# The Mad river, why does it taunt me....?



## Matt Hougan (Aug 19, 2008)

Been watching the Mad river CFS drop from well above 900 to 300 in a matter of a day and a half. I was getting all pumped up to get out and fish today. Then that rapid drop seems to have slowed to a crawl......... Last night we were at 344, this morning at 0200 we were at 314, and by 0800 this morning we're now only at 298

Is this normal ? or is it a conspiracy by the piles of dirty laundry to keep me from getting out of the house.


----------



## steelheader007 (Apr 8, 2004)

Sounds like streamer water to me brother...lol....


----------



## troutdude (Jul 28, 2008)

I'd be curious to know what impact a high water week on the Mad has on the trout. Especially, since they really haven't had to deal with it in quite a while. Do they all get moved downstream a bit? If so, will they swim back up to old haunts after the water goes down? Does it make the lower reaches a better bet than the upper reaches? Curious about the redistribution aspect.


----------



## Salmonid (Apr 14, 2004)

Its a math formula, here are the known values... the Mad River is ground water fed, the ground is totally saturated, the quick runoff was exactly that. 
Can you figure out the rest of the equation?? 

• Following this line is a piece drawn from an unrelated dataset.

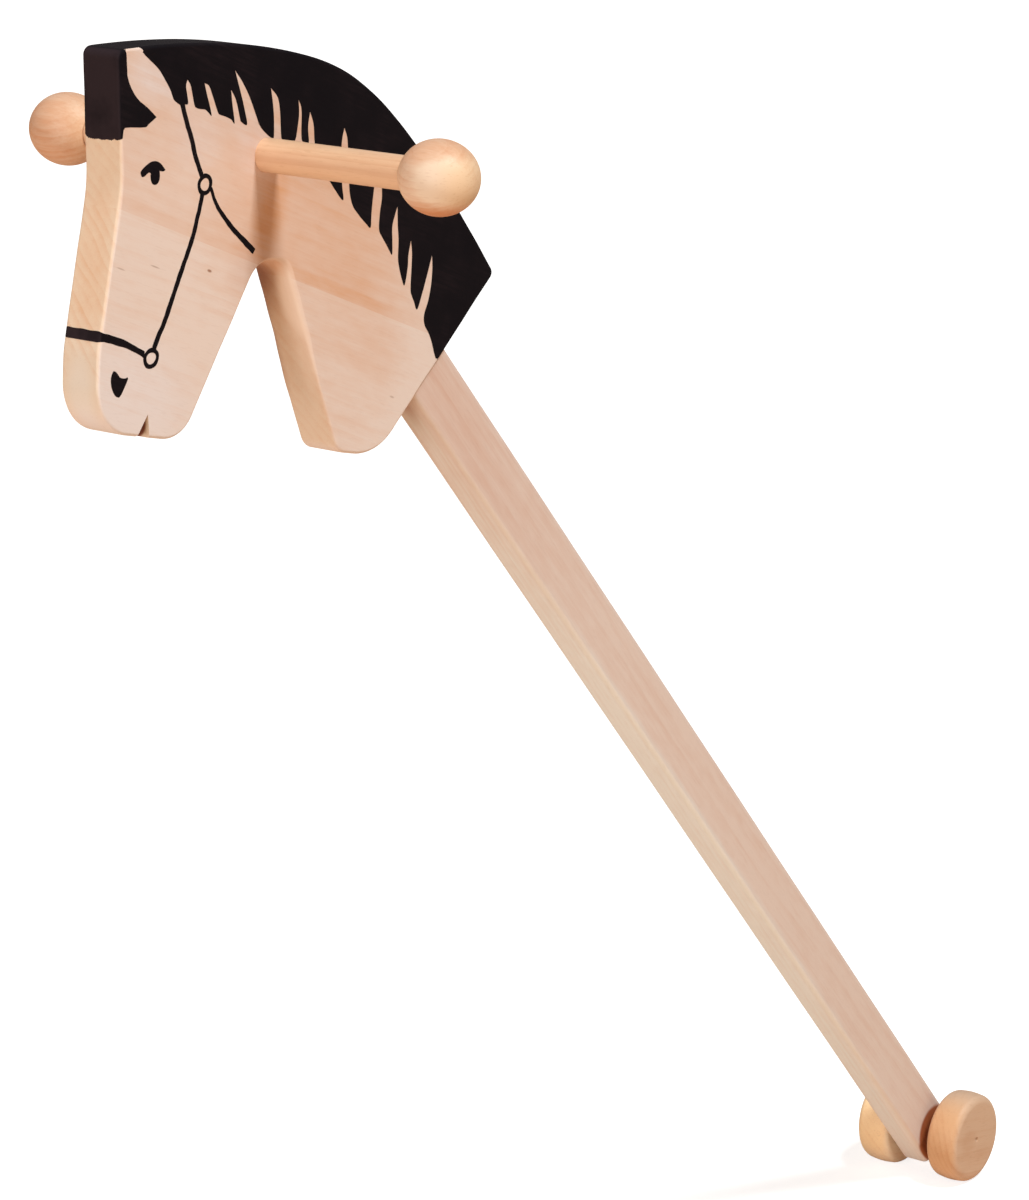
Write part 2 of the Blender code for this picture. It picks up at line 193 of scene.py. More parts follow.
class Mesh:
    """Meshes made of whole arrays of points."""

    @staticmethod
    def grid_faces(rows: int, columns: int, wrap_rows: bool = False, wrap_columns: bool = False) -> Array:
        """Return the quads of a grid of points, row by row.

        Args:
            rows: number of rows of points.
            columns: points in each row.
            wrap_rows: whether the last row joins the first.
            wrap_columns: whether the last column joins the first.

        Returns:
            An array of four point numbers for each quad.
        """
        row = np.arange(rows if wrap_rows else rows - 1)[:, None]
        column = np.arange(columns if wrap_columns else columns - 1)[None, :]
        next_row = (row + 1) % rows
        next_column = (column + 1) % columns
        corners = (
            row * columns + column,
            row * columns + next_column,
            next_row * columns + next_column,
            next_row * columns + column,
        )
        return np.stack(np.broadcast_arrays(*corners), axis=-1).reshape(-1, 4)

    @staticmethod
    def build(name: str, points: Array, faces: list) -> Object:
        """Make an object from points and faces, with its normals outward and its real corners sharp."""
        mesh = bpy.data.meshes.new(name)
        listed = [face for group in faces for face in np.asarray(group).tolist()]
        mesh.from_pydata(points.reshape(-1, 3).tolist(), [], listed)
        Mesh.finish(mesh)
        return show(name, mesh)

    @staticmethod
    def finish(mesh: bpy.types.Mesh) -> None:
        """Turn a mesh's normals outward and shade it smooth up to a corner angle."""
        solid = bmesh.new()
        solid.from_mesh(mesh)
        bmesh.ops.remove_doubles(solid, verts=solid.verts, dist=0.0005 * MM)
        bmesh.ops.recalc_face_normals(solid, faces=solid.faces)
        solid.to_mesh(mesh)
        solid.free()
        mesh.shade_smooth()
        mesh.set_sharp_from_angle(angle=math.radians(CORNER_DEGREES))

    @staticmethod
    def film(name: str, top: Array, bottom: Array, wrap_rows: bool = False) -> Object:
        """Close two matching grids of points into one thin shell.

        Args:
            name: the new object's name.
            top: outer points as rows x columns x 3.
            bottom: inner points, the same shape.
            wrap_rows: whether the last row joins the first, as on a ring.

        Returns:
            The shell's object.
        """
        rows, columns = top.shape[:2]
        points = np.concatenate([top, bottom[:, ::-1]], axis=1)
        faces = [Mesh.grid_faces(rows, 2 * columns, wrap_rows, True)]
        if not wrap_rows:
            column = np.arange(columns - 1)
            other = 2 * columns - 1 - column
            end = np.stack([column, column + 1, other - 1, other], axis=1)
            faces += [end, end + (rows - 1) * 2 * columns]
        return Mesh.build(name, points, faces)

    @staticmethod
    def slab(name: str, outer: Array, inner: Array) -> Object:
        """Close two matching loops of points into one solid with flat faces."""
        count = len(outer)
        points = np.concatenate([outer, inner])
        rim = np.arange(count)
        return Mesh.build(name, points, [Mesh.grid_faces(2, count, wrap_columns=True), [rim], [rim + count]])

    @staticmethod
    def lathe(name: str, profile: Array, centre: Vector, axis: Vector, facets: int) -> Object:
        """Turn a profile of (radius, height) points round an axis.

        Args:
            name: the new object's name.
            profile: points from the outer end's middle to the inner end's middle, both at radius 0.
            centre: where height 0 lies on the axis.
            axis: unit direction of growing height.
            facets: flats round the axis.

        Returns:
            The turned object.
        """
        across = axis.orthogonal().normalized()
        other = axis.cross(across)
        angle = np.linspace(0, FULL_TURN, facets, endpoint=False)[None, :, None]
        radius, height = profile[:, 0][:, None, None], profile[:, 1][:, None, None]
        points = (
            np.array(centre)
            + radius * (np.cos(angle) * np.array(across) + np.sin(angle) * np.array(other))
            + height * np.array(axis)
        )
        return Mesh.build(name, points, [Mesh.grid_faces(len(profile), facets, wrap_columns=True)])

    @staticmethod
    def cut(obj: Object, cutters: list) -> None:
        """Cut solids out of an object for good, and let its large flats decide its shading."""
        for cutter in cutters:
            boolean = obj.modifiers.new(cutter.name, 'BOOLEAN')
            boolean.operation = 'DIFFERENCE'
            boolean.solver = 'EXACT'
            boolean.object = cutter
        bpy.context.view_layer.update()
        evaluated = obj.evaluated_get(bpy.context.evaluated_depsgraph_get())
        mesh = bpy.data.meshes.new_from_object(evaluated)
        obj.modifiers.clear()
        obj.data = mesh
        for cutter in cutters:
            bpy.data.objects.remove(cutter, do_unlink=True)
        Mesh.finish(mesh)
        weighted = obj.modifiers.new("weighted_normals", 'WEIGHTED_NORMAL')
        weighted.keep_sharp = True
        weighted.weight = 100


def drill(name: str, diameter: float, centre: Vector, axis: Vector, length: float) -> Object:
    """Make the solid that a drill takes out."""
    radius, half = diameter / 2, length / 2
    profile = np.array([(0, half), (radius, half), (radius, -half), (0, -half)])
    return Mesh.lathe(name, profile, centre, axis, 96)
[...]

When the ground is saturated, the crawling slow speed of river drop is expected. Now becuase the flashy runoff had left the region, the water clarity should be plenty fishable by now and yes, Tom hit the nail on the head, its big ugly streamer time.... this is also when a downstream wade is advised with higher flows, sure makes tossing the streamers easy as your quarterng downstream. 

Last point, browns are territorial so no matter how big the flood, the majority of the fish will stay in good habitat areas with no problems, the smaller stocker guys typically get pushed around a little bit but ultimately, browns are upstream driven so when they wash into a hole, as the get bigger and either go on feeding hunts or get driven out of the present hole by a bigger brown, they head not down, but upstream so to answer your question, yes, a few of the fish get pushed to lower regions of the mad but ultimately the warmer temps will drive them back upstream by mid summer. Many many tracking studies have proven this over the years and we have found the Mad to be no different.

Salmonid


----------



## Matt Hougan (Aug 19, 2008)

You guys are the best..........

You thinking Wooly Bugger? Olive or a brighter color?


----------



## bigduck10 (Feb 15, 2009)

Put the 3wgt, 4wgt away and pull out the 5 or 6wgt. Time to toss the big ones.


----------



## Coot (Jan 27, 2006)

Red and white bobber and a gob of worms


----------



## Salmonid (Apr 14, 2004)

For the Mad you need 3 colors for streamers, light olive, medium olive and then dark olive, ( my favorite) I like big cone headed matukas and sculpins personally. Short leaders and heavy flies and fish them very erratic. strikes can tear the rod from your hand just when your not paying attention...

Salmonid


----------



## steelheader007 (Apr 8, 2004)

Salmonid said:


> For the Mad you need 3 colors for streamers, light olive, medium olive and then dark olive, ( my favorite) I like big cone headed matukas and sculpins personally. Short leaders and heavy flies and fish them very erratic. strikes can tear the rod from your hand just when your not paying attention...
> 
> Salmonid


Wheres that TU in your signature?..lol..


----------



## meckhardt (Jun 5, 2009)

Anyone had any luck north of 296? I waded upstream for about two hours and came up empty yesterday, not a lot of holes along the way. Feel free to PM me if you don't want to broadcast. Thanks.


----------



## Streamhawk (Apr 25, 2008)

I guess they call it the Mad River for a reason???? LOL


----------